Ole Anthony and his cohort at the Trinity Foundation are behind Senator Charles Grassley’s current investigation of six prominent televangelists. As a ranking member of the Senate Finance Committee, Grassley has sent letters to Benny Hinn, Kenneth Copeland, Paula White, Joyce Meyer, Bishop Eddie Long and Creflo Dollar demanding answers to detailed questions about their expenditures, financial practices, credit card statements and other personal information going back years. Anthony told reporters the Trinity Foundation gave Grassley enough material “to fill a Volkswagen.”
Former Ole-ites contacted the Dallas Observer to point out that, in fairness, Grassley should ask Anthony the same questions. The media watchdog demands transparency of other ministries, but the foundation, they say, has had its own serious financial problems.

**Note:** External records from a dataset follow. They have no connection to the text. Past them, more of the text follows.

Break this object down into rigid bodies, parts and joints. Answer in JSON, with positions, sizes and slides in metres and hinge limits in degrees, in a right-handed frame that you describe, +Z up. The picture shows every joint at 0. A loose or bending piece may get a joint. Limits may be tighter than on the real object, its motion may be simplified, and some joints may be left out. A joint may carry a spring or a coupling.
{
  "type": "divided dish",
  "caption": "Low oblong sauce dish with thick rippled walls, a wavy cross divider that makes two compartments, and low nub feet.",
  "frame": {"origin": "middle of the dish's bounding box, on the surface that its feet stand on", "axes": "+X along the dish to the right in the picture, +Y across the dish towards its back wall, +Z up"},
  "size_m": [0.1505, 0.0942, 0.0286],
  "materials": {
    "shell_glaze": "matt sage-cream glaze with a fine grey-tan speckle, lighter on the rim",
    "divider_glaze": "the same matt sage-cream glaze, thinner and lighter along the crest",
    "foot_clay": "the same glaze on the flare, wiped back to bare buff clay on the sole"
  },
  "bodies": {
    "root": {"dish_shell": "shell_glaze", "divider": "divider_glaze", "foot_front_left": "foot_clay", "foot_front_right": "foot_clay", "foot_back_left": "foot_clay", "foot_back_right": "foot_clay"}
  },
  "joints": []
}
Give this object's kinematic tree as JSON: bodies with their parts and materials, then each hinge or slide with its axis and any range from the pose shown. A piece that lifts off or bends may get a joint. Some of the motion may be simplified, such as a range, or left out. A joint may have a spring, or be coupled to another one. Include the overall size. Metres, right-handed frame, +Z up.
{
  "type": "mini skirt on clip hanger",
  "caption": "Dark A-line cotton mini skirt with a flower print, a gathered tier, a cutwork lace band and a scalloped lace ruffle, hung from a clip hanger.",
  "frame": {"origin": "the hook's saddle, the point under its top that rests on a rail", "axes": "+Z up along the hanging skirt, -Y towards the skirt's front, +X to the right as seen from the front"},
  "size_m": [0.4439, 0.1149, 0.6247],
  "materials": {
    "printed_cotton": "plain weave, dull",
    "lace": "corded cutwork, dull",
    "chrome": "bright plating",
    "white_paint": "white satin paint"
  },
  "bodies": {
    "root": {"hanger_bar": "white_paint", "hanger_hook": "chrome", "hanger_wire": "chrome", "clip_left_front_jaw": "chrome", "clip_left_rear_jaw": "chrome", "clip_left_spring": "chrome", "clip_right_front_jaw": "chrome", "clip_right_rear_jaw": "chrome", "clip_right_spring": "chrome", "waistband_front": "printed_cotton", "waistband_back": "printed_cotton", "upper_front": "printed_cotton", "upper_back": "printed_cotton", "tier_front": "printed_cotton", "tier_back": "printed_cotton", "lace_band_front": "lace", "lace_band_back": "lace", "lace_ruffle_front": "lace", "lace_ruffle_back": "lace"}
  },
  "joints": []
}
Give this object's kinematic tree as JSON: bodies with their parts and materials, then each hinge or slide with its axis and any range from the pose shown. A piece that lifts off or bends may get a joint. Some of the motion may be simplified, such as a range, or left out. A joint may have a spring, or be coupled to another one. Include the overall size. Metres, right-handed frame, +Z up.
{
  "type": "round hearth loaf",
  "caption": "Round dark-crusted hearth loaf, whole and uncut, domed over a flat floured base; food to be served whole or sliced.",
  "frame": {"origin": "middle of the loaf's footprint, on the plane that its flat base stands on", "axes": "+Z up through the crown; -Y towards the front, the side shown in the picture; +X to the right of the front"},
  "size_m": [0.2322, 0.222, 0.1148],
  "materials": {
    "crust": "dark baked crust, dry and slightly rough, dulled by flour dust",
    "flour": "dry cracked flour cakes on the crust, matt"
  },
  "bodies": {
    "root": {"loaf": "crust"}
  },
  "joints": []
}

“What’s sauce for the goose is sauce for the gander,” says Doug Duncan, once Anthony’s right-hand man. Wendy Duncan, his wife and also a former member, is the author of I Can’t Hear God Anymore, a book that describes the Trinity Foundation as a cult.
Doug Duncan describes Trinity’s most egregious financial transgression as defaulting on $42 million in tax-exempt revenue bonds issued in 1998 for the organization’s purchase of 13 apartment complexes in Oklahoma City.
Issued by the Oklahoma County Finance Authority, the bonds were available to Trinity because it was a charitable organization with the stated mission of helping the homeless.
“It was a federal project, underwritten by the government,” says Duncan. “This is public money being misused.”